[Start Dataset excerpts]

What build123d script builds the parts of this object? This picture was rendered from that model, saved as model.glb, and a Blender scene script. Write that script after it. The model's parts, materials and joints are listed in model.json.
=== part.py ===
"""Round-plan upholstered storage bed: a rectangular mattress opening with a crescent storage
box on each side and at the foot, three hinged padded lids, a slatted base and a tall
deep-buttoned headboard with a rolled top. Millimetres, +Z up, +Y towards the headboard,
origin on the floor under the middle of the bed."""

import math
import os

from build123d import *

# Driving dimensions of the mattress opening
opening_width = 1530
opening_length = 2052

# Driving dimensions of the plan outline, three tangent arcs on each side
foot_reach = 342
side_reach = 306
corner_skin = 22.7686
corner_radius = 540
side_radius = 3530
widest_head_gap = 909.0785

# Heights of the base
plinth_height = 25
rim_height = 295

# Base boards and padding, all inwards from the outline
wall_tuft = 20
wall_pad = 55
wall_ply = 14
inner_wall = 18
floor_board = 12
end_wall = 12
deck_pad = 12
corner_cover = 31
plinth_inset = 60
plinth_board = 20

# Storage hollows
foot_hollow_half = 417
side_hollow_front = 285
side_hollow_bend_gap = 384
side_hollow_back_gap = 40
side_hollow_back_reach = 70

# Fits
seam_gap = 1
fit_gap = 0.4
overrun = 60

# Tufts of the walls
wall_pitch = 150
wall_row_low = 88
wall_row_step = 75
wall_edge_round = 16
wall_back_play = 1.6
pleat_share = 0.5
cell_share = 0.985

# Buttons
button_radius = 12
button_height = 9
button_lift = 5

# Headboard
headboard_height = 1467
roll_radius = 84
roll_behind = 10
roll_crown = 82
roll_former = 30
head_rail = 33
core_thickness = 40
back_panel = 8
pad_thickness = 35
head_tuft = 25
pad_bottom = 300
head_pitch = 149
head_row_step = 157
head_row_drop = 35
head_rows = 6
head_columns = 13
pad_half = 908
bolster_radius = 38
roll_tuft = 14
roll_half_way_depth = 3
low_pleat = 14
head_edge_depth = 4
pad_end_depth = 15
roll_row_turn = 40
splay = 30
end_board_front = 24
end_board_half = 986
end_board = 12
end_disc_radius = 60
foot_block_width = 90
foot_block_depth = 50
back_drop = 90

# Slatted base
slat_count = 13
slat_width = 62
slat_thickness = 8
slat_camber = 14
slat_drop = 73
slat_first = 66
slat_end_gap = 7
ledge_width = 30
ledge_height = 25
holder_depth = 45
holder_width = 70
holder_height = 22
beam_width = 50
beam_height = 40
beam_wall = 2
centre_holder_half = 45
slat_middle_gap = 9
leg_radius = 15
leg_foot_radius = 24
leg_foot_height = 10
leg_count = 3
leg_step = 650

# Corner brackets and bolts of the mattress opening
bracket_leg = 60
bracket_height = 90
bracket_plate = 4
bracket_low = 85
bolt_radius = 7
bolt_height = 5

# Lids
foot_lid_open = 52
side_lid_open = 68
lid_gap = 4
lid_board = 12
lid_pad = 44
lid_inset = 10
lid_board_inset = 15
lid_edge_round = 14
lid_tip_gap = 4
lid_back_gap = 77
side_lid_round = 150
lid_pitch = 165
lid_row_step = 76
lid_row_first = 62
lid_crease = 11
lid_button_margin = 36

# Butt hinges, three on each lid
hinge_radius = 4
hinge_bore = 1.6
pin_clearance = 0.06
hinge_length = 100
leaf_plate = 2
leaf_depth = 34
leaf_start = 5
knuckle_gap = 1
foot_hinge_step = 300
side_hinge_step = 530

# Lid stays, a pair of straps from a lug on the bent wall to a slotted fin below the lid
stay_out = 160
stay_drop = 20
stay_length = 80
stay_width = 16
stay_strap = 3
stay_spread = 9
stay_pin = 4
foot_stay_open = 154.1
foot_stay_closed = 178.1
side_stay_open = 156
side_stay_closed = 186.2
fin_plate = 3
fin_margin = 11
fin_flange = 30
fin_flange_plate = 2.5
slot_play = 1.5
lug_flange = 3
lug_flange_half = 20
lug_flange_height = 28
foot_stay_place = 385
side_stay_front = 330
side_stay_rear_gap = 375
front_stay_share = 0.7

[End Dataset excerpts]
[Start Dataset excerpts]

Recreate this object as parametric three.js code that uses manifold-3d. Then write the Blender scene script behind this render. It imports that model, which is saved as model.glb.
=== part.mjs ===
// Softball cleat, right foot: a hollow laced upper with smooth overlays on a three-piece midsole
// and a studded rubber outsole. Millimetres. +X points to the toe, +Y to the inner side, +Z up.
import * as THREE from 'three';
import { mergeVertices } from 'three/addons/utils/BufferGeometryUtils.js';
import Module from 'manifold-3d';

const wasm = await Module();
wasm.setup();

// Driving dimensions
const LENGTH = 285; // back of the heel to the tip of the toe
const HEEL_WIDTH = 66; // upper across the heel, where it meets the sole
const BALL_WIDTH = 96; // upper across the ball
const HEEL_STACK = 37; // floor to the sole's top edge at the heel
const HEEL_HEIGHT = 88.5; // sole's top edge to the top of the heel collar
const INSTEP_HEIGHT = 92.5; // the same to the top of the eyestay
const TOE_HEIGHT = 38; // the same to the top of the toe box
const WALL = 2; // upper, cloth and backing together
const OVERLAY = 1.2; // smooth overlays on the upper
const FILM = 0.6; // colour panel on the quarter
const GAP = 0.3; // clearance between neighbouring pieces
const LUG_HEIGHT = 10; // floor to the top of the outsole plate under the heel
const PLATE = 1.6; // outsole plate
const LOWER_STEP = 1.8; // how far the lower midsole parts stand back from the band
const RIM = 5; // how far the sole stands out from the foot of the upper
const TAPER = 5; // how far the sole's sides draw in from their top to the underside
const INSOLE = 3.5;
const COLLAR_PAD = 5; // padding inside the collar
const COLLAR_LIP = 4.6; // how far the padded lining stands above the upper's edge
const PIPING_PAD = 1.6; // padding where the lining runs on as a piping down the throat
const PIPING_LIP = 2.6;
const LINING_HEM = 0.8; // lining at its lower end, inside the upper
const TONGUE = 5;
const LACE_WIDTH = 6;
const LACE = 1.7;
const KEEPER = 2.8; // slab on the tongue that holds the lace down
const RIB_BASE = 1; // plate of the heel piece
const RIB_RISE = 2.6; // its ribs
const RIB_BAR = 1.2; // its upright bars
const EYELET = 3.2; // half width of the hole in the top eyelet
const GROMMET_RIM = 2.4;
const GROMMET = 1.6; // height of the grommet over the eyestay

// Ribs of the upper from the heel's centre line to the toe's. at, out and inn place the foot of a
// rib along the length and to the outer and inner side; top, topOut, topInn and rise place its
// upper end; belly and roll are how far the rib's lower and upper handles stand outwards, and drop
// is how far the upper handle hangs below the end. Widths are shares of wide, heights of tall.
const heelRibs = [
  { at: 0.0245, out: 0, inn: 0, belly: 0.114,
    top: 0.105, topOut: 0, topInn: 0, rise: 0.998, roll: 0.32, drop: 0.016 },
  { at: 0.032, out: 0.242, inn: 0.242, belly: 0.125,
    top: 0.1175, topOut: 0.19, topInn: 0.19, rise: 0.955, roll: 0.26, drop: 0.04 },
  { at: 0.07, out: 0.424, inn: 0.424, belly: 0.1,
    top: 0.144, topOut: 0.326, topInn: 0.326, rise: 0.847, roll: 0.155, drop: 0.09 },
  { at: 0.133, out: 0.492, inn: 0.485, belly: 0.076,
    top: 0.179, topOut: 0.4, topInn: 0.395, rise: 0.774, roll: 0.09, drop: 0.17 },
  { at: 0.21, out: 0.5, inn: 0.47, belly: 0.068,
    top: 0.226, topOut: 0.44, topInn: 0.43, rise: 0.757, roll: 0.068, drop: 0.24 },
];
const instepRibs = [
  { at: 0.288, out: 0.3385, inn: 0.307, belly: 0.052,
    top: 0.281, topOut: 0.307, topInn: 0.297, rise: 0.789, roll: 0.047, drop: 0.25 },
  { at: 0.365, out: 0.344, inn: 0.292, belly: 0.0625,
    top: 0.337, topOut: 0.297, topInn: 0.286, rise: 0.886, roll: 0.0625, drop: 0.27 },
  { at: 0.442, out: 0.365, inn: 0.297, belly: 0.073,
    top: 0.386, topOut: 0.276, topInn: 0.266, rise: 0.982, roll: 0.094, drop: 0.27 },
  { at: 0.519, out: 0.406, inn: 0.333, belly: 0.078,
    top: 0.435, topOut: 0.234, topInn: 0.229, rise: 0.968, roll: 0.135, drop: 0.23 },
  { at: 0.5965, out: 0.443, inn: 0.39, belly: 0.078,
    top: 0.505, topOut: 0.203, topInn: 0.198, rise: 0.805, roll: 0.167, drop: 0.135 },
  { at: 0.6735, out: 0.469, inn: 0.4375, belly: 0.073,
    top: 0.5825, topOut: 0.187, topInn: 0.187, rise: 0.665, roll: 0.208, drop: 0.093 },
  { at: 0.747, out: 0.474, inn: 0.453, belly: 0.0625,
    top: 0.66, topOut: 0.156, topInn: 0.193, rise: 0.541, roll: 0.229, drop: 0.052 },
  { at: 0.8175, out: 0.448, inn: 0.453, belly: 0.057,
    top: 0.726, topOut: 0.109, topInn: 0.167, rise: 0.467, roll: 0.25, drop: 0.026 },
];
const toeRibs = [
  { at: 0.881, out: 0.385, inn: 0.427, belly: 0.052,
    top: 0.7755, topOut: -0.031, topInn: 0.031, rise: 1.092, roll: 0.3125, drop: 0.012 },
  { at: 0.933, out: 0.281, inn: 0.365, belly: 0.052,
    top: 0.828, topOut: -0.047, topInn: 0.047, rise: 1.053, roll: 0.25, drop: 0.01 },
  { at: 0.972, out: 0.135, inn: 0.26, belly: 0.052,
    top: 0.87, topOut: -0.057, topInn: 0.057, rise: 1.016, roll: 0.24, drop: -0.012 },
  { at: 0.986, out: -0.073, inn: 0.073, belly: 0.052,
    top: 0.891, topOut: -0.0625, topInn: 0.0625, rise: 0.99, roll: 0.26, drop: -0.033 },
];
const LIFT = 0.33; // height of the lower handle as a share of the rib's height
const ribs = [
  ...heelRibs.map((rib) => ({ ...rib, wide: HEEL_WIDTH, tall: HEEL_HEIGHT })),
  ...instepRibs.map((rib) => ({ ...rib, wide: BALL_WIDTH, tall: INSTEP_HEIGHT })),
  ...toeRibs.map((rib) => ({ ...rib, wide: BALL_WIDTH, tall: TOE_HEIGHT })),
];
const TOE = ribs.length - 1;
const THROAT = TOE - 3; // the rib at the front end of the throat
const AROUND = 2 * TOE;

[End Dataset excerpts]
[Start Dataset excerpts]

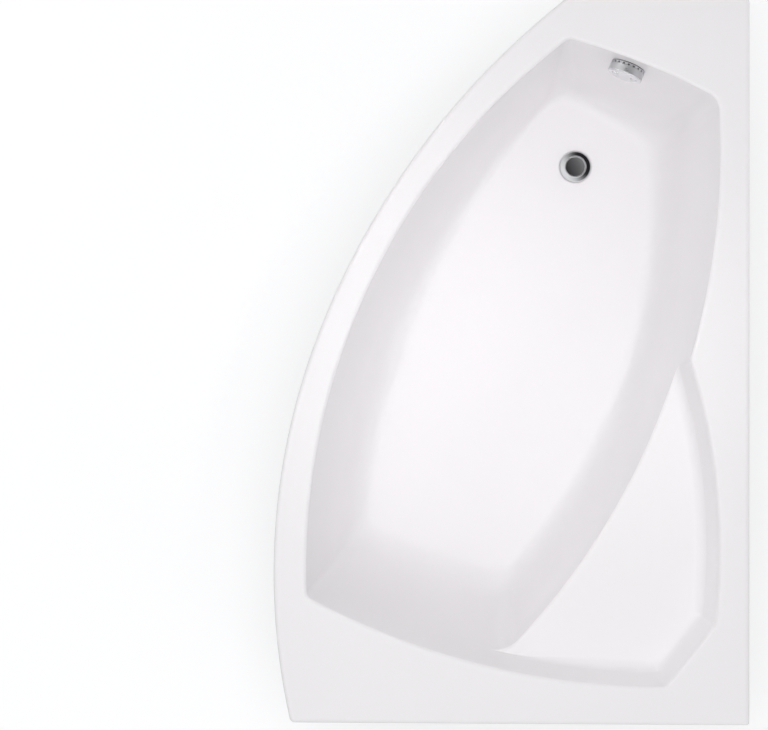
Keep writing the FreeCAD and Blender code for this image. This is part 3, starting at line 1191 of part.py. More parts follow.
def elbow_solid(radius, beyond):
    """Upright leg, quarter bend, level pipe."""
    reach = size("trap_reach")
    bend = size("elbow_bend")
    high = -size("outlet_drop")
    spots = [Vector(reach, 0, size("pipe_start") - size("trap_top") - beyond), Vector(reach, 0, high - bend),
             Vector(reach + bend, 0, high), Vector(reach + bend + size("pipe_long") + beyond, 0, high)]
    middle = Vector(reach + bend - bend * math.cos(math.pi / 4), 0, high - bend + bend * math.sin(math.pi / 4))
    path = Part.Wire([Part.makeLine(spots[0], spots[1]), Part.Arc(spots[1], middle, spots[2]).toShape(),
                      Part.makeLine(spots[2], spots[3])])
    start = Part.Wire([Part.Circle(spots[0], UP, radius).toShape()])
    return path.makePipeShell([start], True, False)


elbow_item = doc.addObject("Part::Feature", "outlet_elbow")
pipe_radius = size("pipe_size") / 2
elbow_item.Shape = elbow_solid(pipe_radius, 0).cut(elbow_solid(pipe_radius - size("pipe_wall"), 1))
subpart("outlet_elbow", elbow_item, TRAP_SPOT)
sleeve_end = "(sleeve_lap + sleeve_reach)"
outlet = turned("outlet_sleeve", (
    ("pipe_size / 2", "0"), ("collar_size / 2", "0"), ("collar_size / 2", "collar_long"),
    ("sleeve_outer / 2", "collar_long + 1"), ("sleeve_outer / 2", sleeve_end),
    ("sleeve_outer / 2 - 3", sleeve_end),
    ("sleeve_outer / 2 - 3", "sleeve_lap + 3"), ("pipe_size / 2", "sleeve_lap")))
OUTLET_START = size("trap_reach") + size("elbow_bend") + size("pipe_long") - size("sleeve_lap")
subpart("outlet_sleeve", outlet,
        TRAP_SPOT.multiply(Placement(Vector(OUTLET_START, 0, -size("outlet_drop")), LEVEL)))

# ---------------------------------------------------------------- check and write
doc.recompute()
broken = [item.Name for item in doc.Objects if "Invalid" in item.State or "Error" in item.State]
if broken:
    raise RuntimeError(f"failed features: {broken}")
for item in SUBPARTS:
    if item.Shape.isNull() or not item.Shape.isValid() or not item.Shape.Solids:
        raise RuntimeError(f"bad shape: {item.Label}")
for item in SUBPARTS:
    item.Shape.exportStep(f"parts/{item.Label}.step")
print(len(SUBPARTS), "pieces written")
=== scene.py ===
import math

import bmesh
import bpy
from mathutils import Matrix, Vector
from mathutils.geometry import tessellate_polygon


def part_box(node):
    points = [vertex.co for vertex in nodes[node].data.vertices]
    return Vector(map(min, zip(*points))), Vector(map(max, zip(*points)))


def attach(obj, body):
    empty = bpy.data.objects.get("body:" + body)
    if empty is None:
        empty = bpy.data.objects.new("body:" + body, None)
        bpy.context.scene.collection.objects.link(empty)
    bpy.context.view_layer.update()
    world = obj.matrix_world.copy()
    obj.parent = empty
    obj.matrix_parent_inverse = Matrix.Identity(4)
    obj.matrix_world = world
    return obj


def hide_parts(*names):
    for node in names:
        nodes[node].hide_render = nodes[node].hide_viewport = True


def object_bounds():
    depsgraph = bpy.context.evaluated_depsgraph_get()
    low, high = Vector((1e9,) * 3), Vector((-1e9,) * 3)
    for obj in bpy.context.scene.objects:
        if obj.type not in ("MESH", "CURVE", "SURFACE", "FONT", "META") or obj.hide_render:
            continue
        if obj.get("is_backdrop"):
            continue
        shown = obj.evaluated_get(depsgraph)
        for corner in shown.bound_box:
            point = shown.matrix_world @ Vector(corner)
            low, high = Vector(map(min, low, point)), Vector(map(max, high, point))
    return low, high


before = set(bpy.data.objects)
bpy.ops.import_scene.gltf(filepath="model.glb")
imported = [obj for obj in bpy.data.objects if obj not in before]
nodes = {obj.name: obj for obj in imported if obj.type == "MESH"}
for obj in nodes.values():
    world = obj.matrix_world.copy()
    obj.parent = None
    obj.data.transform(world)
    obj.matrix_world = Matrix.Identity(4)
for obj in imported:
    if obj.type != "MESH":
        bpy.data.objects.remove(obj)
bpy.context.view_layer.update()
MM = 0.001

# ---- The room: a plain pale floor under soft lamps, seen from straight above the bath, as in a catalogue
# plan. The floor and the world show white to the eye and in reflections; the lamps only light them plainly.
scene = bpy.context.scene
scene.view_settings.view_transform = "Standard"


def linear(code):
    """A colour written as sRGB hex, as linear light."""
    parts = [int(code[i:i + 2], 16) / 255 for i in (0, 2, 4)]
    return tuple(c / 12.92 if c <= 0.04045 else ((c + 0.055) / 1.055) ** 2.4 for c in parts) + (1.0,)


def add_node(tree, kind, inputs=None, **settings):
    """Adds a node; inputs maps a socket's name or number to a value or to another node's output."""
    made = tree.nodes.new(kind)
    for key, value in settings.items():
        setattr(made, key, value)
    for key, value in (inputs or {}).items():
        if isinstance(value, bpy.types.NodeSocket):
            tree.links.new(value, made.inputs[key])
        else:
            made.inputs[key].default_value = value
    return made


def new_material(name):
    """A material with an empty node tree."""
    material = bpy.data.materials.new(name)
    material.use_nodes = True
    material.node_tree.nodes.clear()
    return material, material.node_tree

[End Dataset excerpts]

Task to complete: In the listing above, find the line with "check and write" and the line with "obj.parent = empty", then print exactly those lines and every line between them.

Exercise output:
# ---------------------------------------------------------------- check and write
doc.recompute()
broken = [item.Name for item in doc.Objects if "Invalid" in item.State or "Error" in item.State]
if broken:
    raise RuntimeError(f"failed features: {broken}")
for item in SUBPARTS:
    if item.Shape.isNull() or not item.Shape.isValid() or not item.Shape.Solids:
        raise RuntimeError(f"bad shape: {item.Label}")
for item in SUBPARTS:
    item.Shape.exportStep(f"parts/{item.Label}.step")
print(len(SUBPARTS), "pieces written")
=== scene.py ===
import math

import bmesh
import bpy
from mathutils import Matrix, Vector
from mathutils.geometry import tessellate_polygon


def part_box(node):
    points = [vertex.co for vertex in nodes[node].data.vertices]
    return Vector(map(min, zip(*points))), Vector(map(max, zip(*points)))


def attach(obj, body):
    empty = bpy.data.objects.get("body:" + body)
    if empty is None:
        empty = bpy.data.objects.new("body:" + body, None)
        bpy.context.scene.collection.objects.link(empty)
    bpy.context.view_layer.update()
    world = obj.matrix_world.copy()
    obj.parent = empty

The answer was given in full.